I thought that to be a truly dedicated mom, I had to show the world that I’d given up every other part of me to give my whole self to my children. I thought it also meant I had to socialize with other parents to show that I was invested in their social/emotional growth.
I thought it meant shifting my entire social life, which I did subconsciously. By throwing myself into the world of mom groups and ‘mommy-and-me’ classes, I actually ended up feeling more alone than had I just stayed in my lane and done what worked for me and my family.
I don’t dislike any of the women I met in these groups. They were kind and supportive, but it was not what I needed as I navigated this season of life.
Getting Back to Myself and Reconnecting
It took about a year for me to realize that I was hitting a wall with the strategies I was using to feel included in the mom-community. I continually pushed through negative feelings, doing what I believed was going to pay off in the long run: I figured that if I made friends with these mothers, our children could do playgroups together, and it would make the days fly by, make the winters feel shorter (winters are the hardest season). After a year of this, I finally discovered what worked for me; for my family.
These are the top two ways I shifted my thinking and found peace, found my ‘groove’ as a mother.
First, I lowered the expectations I had of myself.
This meant that I had to let go of this idea that to be a ‘perfect mom’, I needed to be involved in every community program for mothers. Heck, I had to let go of the idea that there is even such a thing as the perfect mom.
I started caring less about attending events, and you know what? The world didn’t collapse! I was happy staying at home with my babies and staying in pajamas for an extra hour if that’s what felt right in the moment. Once I identified that my expectations of myself were holding me back, I started to make a conscious effort to let them go, and I feel more like myself after going through that process.
Next, I separated my social life from “mom life.”
While I still take my kids out to events and playdates, I don’t feel the need to be best friends with every mom I meet. I can decline an invitation because it would be more effort than it’s worth to attend such-and-such event. I am friendly, of course, and I do enjoy talking with other mothers, but we can be chatty without hanging out every single week simply because our kids are the same age.

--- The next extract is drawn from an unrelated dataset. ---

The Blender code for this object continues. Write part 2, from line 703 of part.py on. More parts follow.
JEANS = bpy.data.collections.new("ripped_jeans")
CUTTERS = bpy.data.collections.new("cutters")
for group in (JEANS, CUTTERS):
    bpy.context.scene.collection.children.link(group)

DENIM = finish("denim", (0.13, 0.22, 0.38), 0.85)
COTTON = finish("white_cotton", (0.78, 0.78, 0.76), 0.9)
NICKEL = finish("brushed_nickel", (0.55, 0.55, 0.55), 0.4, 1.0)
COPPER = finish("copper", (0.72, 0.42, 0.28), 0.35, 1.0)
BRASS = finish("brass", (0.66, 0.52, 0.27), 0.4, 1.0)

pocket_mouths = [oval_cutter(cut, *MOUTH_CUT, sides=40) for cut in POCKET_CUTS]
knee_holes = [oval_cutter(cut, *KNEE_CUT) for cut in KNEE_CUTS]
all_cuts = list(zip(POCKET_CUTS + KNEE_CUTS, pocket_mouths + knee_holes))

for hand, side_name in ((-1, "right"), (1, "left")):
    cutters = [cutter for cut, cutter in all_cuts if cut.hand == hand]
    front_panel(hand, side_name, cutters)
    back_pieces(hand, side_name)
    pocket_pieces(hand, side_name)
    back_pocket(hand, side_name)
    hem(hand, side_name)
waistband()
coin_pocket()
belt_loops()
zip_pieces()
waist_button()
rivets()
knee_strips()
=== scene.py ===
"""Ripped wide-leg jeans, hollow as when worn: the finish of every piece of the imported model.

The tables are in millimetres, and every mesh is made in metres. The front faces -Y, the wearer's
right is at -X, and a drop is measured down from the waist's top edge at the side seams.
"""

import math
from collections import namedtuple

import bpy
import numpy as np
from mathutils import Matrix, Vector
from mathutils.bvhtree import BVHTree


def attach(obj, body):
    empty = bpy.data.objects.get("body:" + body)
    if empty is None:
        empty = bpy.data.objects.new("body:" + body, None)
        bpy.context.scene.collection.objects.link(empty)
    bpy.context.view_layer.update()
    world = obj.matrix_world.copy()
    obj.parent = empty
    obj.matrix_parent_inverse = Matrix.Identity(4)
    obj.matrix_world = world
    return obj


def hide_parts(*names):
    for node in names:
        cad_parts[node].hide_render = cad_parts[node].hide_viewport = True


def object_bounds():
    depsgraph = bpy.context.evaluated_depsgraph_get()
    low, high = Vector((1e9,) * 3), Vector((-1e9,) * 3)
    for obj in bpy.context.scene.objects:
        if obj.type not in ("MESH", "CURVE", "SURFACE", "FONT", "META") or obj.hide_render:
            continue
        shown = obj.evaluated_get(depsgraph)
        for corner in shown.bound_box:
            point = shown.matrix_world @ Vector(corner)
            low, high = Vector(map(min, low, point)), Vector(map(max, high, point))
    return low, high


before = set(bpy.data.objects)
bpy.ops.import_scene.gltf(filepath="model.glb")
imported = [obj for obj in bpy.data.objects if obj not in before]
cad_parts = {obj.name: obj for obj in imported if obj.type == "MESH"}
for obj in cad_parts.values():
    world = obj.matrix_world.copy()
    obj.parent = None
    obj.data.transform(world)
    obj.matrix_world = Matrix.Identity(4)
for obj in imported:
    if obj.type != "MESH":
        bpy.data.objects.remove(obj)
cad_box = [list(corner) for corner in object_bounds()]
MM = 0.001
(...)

Instead, I went back to making connections with the friends I had before the twins were born (well, they didn’t go anywhere, I just thought they had). Some of them even have children of their own now, which adds an additional layer of conversation, but it’s not necessary to have those conversations to have a good time. As a couple, my husband and I enjoy outings with other adults when we can manage to get someone to watch our kids (thank you, sisters), and I have found that separating my social life from the ‘mom life’ has made me feel more like myself. It has helped me step into my role as a mother because the other parts of my personality — specifically the part that enjoys socializing — is satiated.
It was important for me to reconnect with my inner-self to feel that I was being a good mother to my children.
If I continued to push to fit a mold of what I thought made a good mother before I had children, I was going to hit bottom. Well, I kind of did.
Being someone who I wasn’t made me completely disconnected socially.
But the social disconnect was really just a symptom that I was not connecting with myself in a meaningful way.
Once I shifted my perspective, I was able to come back to who I was and still be a good mother to my children.
What I’ve learned in this process is that it is possible to give 100 percent to your children and to and still be connected to who you truly are — who you were before they were born.
Sometimes, it feels like there’s the ‘you’ before kids and the ‘you’ after they’re born — but you were always there, you never lost that part of yourself. Sometimes all it takes is a conscious effort to reconnect with your inner being.